2 de febrero de 2018

Meditando la Palabra de Dios. Domingo V Del T.O. -B


El hecho de predicar no es para mí motivo de soberbia. No tengo más remedio y, ¡ay de mí sí no anuncio el Evangelio!”. El apóstol Pablo nos recuerda que su vocación supuso la transformación de un fariseo perseguidor de la primera iglesia en un ardiente heraldo de la buena nueva, del Evangelio que Jesús había anunciado con palabras y signos. Pablo está convencido de que su trabajo apostólico significa dar a conocer el Evangelio para participar él mismo de los beneficios que supone para la humanidad la obra de Jesús. Pero esta disposición de Pablo no es algo que atañe sólo a él, sino que caracteriza a toda la Iglesia, desde Pablo hasta hoy: anunciar el Evangelio con decisión y generosidad, sin buscar compensaciones humanas. Al decir Iglesia no hemos de pensar sólo en el papa, en los obispos o en los presbíteros. Todos los bautizados, si hemos entendido qué significa aceptar el seguimiento de Jesús, estamos llamados a anunciar el Evangelio, la Buena Nueva del Reino, con nuestra vida y con nuestra palabra.

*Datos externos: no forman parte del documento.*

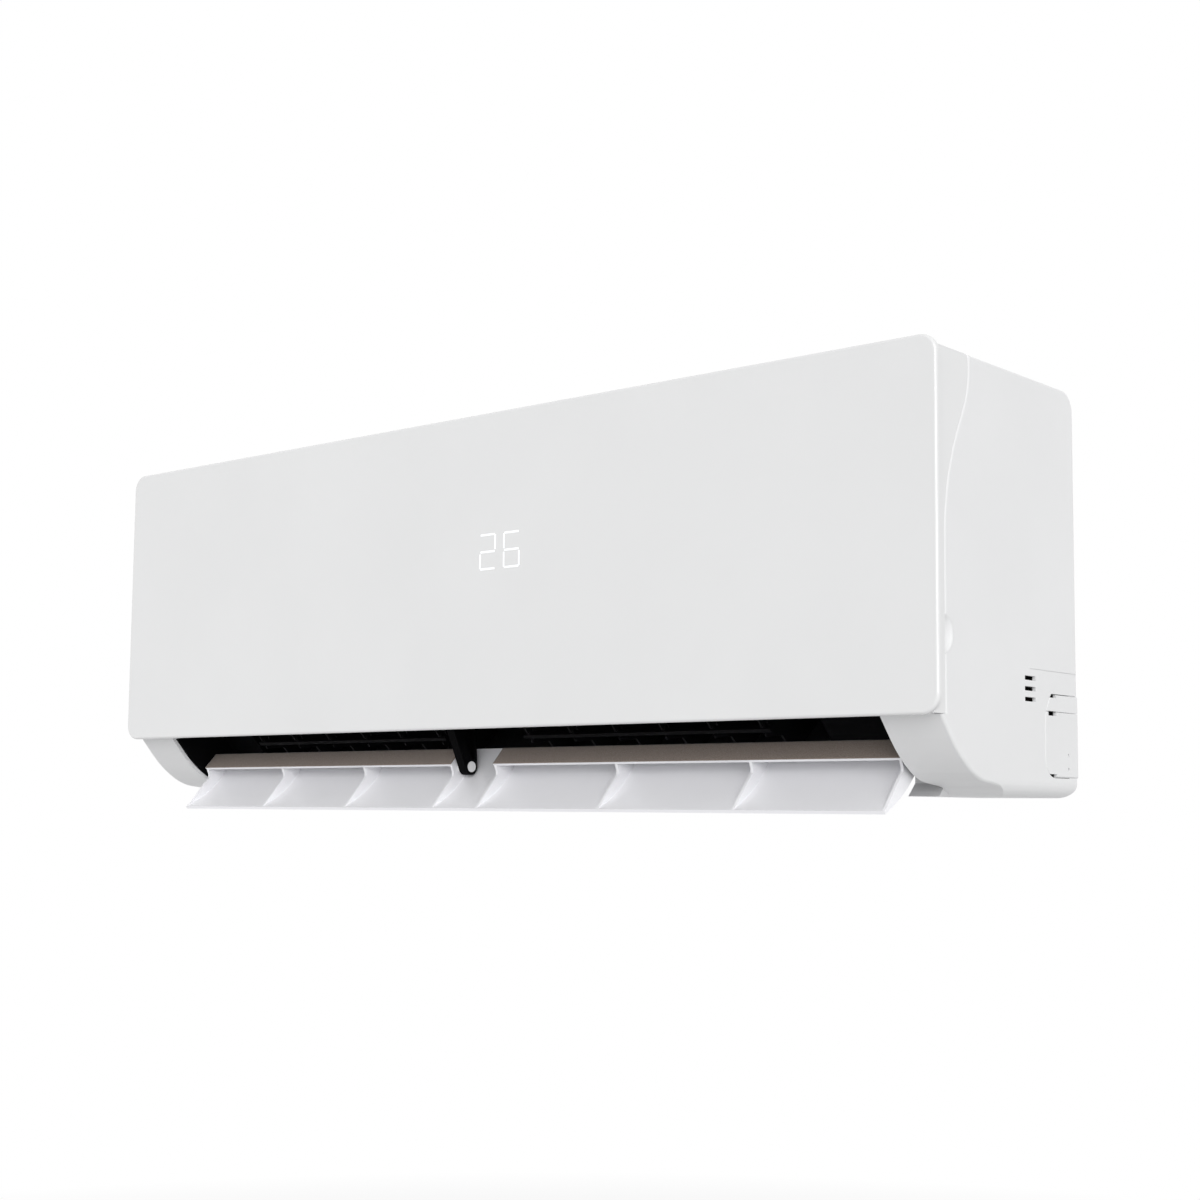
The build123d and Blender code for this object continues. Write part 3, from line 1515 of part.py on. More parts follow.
def tube_places(slab, row):
    """Return the tube centres of one row, from the slab's first end to its last."""
    along, across = slab_directions(slab)
    middle = (Vector(*slab[0]) + Vector(*slab[1])) * 0.5
    first = -(tubes_per_row - 1) / 2 * tube_pitch
    places = []
    for i in range(tubes_per_row):
        point = middle + along * (first + i * tube_pitch) + across * (row * row_offset)
        places.append((point.X, point.Y))
    return places


def tube_holes(x_low, x_high, slab):
    """Cut a slab's tube holes."""
    for row in (-1, 1):
        for place in tube_places(slab, row):
            rod(x_low, x_high, place, tube_radius + tube_gap, Mode.SUBTRACT)


coil_slabs = {
    "front_lower_fins": coil_front_lower,
    "front_upper_fins": coil_front_upper,
    "rear_fins": coil_rear,
}


def make_fins():
    """Fin packs of the heat exchanger, one for each slab, with the tube holes."""
    left, right = duct_left - scroll_sheet, duct_right + scroll_sheet
    for name, slab in coil_slabs.items():
        with BuildPart() as fins:
            side_prism(left, right, slab_corners(slab, 0.0))
            tube_holes(left, right, slab)
        fins.part.label = name
        export_step(fins.part, f"parts/{name}.step")


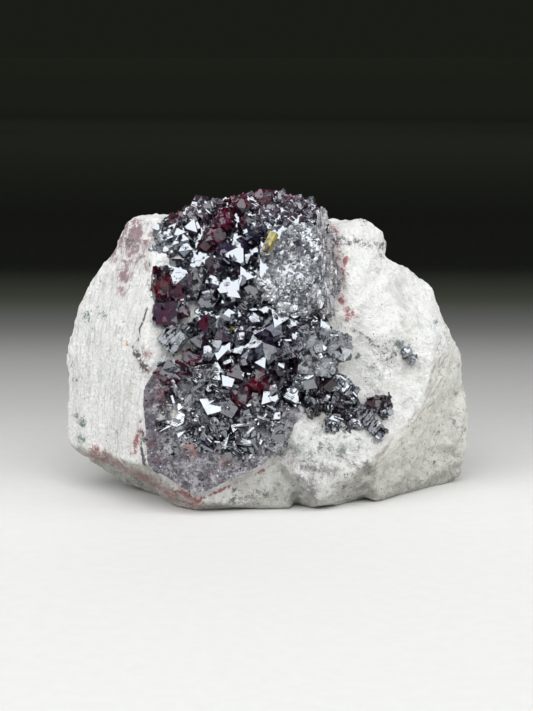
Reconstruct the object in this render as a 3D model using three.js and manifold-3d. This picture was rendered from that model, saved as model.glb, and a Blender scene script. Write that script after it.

Anunciar el Evangelio de Jesús. Es una frase que se repite a menudo pero que conviene comprender su profundo significado. Jesús vino al mundo para salvar al hombre del pecado y de todas sus consecuencias, la más importante de las cuales es la misma muerte que, queramos o no, angustia y oprime el vivir de los hombres. Hoy escuchamos la lamentación de Job, un hombre que representa a todos los hombres y mujeres que a lo largo de la historia y aún hoy día, están sujetos a la fatiga, a la injusticia, al dolor, al sufrimiento, a la desesperación, a la nostalgia, consientes de la brevedad de la existencia, que se encamina fatalmente hacia la muerte. Job describe con metáforas familiares muy expresivas sus penas para las que humanamente hablando no se ve remedio.

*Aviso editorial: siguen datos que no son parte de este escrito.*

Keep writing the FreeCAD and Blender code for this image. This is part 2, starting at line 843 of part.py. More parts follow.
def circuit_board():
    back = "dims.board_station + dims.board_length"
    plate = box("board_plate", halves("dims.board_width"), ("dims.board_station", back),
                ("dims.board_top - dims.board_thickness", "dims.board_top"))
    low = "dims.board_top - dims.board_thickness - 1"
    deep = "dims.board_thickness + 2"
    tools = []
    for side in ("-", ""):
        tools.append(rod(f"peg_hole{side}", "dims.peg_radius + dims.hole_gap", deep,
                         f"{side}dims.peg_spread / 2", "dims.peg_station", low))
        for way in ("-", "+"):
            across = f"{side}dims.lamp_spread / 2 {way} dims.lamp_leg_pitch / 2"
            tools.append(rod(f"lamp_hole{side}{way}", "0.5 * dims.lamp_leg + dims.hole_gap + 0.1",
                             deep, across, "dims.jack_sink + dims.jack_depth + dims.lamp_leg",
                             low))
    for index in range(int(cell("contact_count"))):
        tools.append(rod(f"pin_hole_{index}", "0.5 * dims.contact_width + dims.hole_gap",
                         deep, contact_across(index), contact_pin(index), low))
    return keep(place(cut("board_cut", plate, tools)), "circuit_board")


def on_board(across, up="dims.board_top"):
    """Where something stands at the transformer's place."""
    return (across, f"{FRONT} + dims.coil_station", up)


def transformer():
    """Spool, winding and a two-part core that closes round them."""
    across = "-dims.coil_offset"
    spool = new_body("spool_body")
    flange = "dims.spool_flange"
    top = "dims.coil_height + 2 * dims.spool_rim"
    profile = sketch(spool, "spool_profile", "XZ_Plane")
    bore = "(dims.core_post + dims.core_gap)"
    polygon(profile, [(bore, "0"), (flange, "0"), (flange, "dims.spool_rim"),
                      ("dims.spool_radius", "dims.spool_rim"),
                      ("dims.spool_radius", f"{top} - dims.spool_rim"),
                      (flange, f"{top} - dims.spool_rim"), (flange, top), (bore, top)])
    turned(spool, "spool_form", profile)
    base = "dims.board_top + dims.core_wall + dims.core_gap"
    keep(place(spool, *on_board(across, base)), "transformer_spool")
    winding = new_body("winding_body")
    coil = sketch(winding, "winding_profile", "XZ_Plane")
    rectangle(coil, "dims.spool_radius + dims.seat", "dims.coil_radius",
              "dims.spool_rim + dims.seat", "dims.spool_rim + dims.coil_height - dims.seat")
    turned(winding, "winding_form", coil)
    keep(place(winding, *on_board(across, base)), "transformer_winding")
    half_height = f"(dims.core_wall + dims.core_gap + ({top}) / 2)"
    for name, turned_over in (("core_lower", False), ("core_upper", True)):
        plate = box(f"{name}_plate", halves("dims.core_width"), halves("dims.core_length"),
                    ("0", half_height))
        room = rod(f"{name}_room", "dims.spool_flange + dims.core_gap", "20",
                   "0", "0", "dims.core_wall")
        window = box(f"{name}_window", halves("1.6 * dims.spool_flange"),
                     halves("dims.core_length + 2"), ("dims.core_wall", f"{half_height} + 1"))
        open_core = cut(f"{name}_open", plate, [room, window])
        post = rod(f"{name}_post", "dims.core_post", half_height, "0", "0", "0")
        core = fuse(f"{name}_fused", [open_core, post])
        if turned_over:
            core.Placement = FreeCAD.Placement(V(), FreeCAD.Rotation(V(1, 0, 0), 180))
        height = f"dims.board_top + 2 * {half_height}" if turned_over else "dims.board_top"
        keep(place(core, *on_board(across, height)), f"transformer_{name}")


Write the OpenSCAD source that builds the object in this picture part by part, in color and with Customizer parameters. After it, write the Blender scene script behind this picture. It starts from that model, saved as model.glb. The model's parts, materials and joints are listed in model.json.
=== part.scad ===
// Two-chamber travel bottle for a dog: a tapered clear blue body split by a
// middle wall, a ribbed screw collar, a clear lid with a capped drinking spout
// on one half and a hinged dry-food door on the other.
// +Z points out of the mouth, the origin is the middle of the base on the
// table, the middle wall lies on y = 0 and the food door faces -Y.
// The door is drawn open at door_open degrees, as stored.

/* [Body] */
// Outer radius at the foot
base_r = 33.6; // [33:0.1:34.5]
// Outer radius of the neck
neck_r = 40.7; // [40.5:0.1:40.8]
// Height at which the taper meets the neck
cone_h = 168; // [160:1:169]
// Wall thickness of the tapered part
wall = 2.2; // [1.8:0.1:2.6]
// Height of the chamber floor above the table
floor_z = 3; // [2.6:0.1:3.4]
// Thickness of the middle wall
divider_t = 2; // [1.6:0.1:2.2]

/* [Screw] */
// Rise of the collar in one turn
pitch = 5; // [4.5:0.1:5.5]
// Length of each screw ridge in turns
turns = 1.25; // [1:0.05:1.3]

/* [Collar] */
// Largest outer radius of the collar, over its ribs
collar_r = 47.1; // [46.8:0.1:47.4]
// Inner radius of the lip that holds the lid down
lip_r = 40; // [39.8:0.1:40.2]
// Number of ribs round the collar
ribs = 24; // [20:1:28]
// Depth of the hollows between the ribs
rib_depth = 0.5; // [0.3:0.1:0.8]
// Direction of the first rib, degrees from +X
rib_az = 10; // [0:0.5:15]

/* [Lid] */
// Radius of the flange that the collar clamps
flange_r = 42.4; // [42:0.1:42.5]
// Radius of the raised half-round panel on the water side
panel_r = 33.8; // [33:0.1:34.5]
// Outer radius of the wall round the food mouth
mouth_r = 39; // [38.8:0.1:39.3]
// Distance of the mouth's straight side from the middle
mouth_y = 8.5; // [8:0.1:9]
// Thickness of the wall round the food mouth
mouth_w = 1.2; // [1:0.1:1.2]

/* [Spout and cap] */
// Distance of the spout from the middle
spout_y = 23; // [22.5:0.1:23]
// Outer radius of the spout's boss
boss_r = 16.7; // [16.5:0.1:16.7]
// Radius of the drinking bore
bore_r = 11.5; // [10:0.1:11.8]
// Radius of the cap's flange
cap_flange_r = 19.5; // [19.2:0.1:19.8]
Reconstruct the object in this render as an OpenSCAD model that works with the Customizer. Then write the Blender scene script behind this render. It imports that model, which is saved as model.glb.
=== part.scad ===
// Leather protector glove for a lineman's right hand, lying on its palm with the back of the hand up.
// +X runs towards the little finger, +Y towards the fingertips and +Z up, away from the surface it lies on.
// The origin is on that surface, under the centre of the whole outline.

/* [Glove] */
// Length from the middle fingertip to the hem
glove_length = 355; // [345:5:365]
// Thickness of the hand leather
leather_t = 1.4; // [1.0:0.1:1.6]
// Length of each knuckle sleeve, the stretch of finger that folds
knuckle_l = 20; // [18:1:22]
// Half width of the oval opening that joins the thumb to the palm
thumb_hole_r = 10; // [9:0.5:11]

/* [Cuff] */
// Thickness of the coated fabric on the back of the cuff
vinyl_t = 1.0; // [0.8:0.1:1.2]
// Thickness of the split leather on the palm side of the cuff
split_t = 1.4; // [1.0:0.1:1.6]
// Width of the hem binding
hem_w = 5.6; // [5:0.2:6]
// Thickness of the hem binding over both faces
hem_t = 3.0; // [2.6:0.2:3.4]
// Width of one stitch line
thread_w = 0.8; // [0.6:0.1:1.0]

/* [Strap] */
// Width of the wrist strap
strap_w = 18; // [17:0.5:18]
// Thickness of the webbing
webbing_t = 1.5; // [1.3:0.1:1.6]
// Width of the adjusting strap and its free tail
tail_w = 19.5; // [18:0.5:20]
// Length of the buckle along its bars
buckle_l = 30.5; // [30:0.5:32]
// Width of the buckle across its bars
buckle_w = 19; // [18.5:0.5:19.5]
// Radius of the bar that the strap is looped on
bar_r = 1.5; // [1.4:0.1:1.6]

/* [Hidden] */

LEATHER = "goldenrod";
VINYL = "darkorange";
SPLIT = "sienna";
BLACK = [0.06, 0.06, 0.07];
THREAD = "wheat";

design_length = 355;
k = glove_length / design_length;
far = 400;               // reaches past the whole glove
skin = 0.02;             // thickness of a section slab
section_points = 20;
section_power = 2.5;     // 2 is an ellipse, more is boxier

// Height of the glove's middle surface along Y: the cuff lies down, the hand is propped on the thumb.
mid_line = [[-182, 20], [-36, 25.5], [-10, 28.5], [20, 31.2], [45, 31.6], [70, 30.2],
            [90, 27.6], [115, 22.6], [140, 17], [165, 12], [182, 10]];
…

Su problema, como el problema de todos los que le asemejan, sólo encuentra solución en la fe, en la acogida de la Buena Nueva que Jesús ha traído a los hombres. Pues Jesús ha venido para salvar al hombre todo entero, no sólo de las contrariedades de la vida presente sino incluso de la nada que parece esconderse detrás de la muerte: Jesús ha venido a ofrecer la vida y una vida que es más vida que la que vivimos cada día, que no conoce ninguna clase de límite, porque es un don de Dios y en Dios.
El Jesús que delinea el evangelio de hoy ofrece tres rasgos que se complementan mutuamente y señalan cómo interpretar su venida entre los hombres. Marcos habla de la oración de Jesús, que se levanta de madrugada, y se retira en descampado para orar, para orar al Padre, como precisan los otros evangelistas. Jesús, por ser quien es, el Hijo de Dios, tiene necesidad de orar, de estar en comunicación intensa y profunda con el Padre que le ha enviado y que le asiste en todo su ministerio. Es en la oración que Jesús recibe la fuerza de predicar, de anunciar el Reino, de invitar a los hombres a la conversión, a volverse hacia Dios y abrirse a su amor. Éste es el contenido de la Buena Nueva de Jesús, éste es el Evangelio que Pablo anunciaba y que la Iglesia de todos los tiempos ha de continuar haciendo llegar a todos los hombres sin excepción, incluso a aquellos que, por considerarse suficientemente adultos, creen poder prescindir de Dios.

Y para que sus palabras no vuelen con el viento y queden en el corazón de los hombres para dar el fruto conveniente, Jesús se prodiga en favor de los necesitados. Primero es la suegra de Simón Pedro que recibe el beneficio de su presencia. Después de ella son todos los enfermos y poseídos de la comarca. Pero Jesús no se para, continúa caminando de aldea en aldea para anunciar el Reino, que es para lo que ha venido. El Señor que constantemente se nos acerca en sus sacramentos, quiere levantarnos de nuestra postración espiritual para que vivamos  generosamente al servicio del Evangelio, en bien de todos nuestros hermanos.